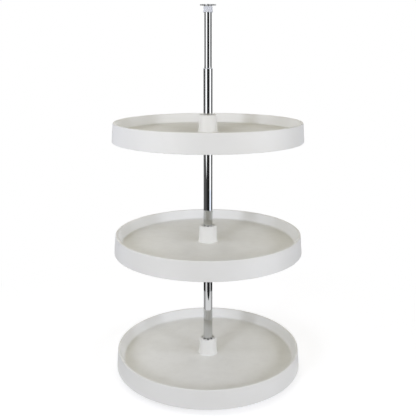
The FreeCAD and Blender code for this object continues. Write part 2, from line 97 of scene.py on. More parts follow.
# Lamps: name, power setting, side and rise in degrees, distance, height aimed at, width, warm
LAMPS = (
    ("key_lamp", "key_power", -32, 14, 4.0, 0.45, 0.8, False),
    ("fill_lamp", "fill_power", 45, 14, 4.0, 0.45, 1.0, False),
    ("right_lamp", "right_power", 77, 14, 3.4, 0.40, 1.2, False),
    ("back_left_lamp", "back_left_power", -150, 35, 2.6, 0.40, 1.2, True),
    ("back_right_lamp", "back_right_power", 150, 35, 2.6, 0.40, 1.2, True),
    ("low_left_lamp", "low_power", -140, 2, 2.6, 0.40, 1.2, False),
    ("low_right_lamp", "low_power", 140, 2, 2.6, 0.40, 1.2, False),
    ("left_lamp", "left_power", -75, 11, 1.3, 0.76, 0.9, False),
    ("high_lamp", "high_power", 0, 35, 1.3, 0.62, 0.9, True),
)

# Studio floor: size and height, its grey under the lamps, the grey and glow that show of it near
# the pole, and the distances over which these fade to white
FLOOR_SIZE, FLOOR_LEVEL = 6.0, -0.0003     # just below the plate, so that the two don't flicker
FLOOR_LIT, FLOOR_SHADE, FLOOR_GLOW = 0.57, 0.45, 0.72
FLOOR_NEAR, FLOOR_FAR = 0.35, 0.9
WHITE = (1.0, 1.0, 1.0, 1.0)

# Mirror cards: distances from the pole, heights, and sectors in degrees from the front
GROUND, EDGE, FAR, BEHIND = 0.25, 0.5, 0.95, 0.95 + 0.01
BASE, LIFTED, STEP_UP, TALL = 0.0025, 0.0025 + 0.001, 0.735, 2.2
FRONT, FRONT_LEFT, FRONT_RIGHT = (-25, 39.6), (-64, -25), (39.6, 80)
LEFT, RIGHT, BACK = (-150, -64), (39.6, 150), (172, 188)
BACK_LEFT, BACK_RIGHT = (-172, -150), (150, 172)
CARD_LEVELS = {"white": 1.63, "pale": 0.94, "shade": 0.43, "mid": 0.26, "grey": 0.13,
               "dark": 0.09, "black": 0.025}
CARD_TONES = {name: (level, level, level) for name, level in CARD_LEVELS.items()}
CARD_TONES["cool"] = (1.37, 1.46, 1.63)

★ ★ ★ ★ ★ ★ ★

- STATED EXERCISE: From the preceding material, extract every line exactly.

- WRITTEN ANSWER:
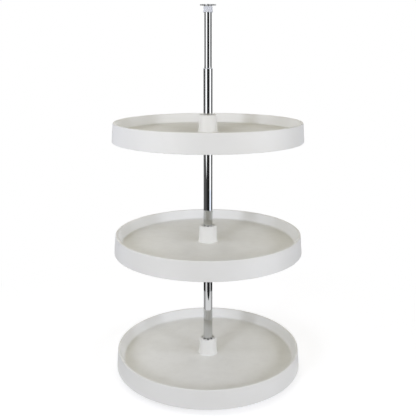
The FreeCAD and Blender code for this object continues. Write part 2, from line 97 of scene.py on. More parts follow.
# Lamps: name, power setting, side and rise in degrees, distance, height aimed at, width, warm
LAMPS = (
    ("key_lamp", "key_power", -32, 14, 4.0, 0.45, 0.8, False),
    ("fill_lamp", "fill_power", 45, 14, 4.0, 0.45, 1.0, False),
    ("right_lamp", "right_power", 77, 14, 3.4, 0.40, 1.2, False),
    ("back_left_lamp", "back_left_power", -150, 35, 2.6, 0.40, 1.2, True),
    ("back_right_lamp", "back_right_power", 150, 35, 2.6, 0.40, 1.2, True),
    ("low_left_lamp", "low_power", -140, 2, 2.6, 0.40, 1.2, False),
    ("low_right_lamp", "low_power", 140, 2, 2.6, 0.40, 1.2, False),
    ("left_lamp", "left_power", -75, 11, 1.3, 0.76, 0.9, False),
    ("high_lamp", "high_power", 0, 35, 1.3, 0.62, 0.9, True),
)

# Studio floor: size and height, its grey under the lamps, the grey and glow that show of it near
# the pole, and the distances over which these fade to white
FLOOR_SIZE, FLOOR_LEVEL = 6.0, -0.0003     # just below the plate, so that the two don't flicker
FLOOR_LIT, FLOOR_SHADE, FLOOR_GLOW = 0.57, 0.45, 0.72
FLOOR_NEAR, FLOOR_FAR = 0.35, 0.9
WHITE = (1.0, 1.0, 1.0, 1.0)

# Mirror cards: distances from the pole, heights, and sectors in degrees from the front
GROUND, EDGE, FAR, BEHIND = 0.25, 0.5, 0.95, 0.95 + 0.01
BASE, LIFTED, STEP_UP, TALL = 0.0025, 0.0025 + 0.001, 0.735, 2.2
FRONT, FRONT_LEFT, FRONT_RIGHT = (-25, 39.6), (-64, -25), (39.6, 80)
LEFT, RIGHT, BACK = (-150, -64), (39.6, 150), (172, 188)
BACK_LEFT, BACK_RIGHT = (-172, -150), (150, 172)
CARD_LEVELS = {"white": 1.63, "pale": 0.94, "shade": 0.43, "mid": 0.26, "grey": 0.13,
               "dark": 0.09, "black": 0.025}
CARD_TONES = {name: (level, level, level) for name, level in CARD_LEVELS.items()}
CARD_TONES["cool"] = (1.37, 1.46, 1.63)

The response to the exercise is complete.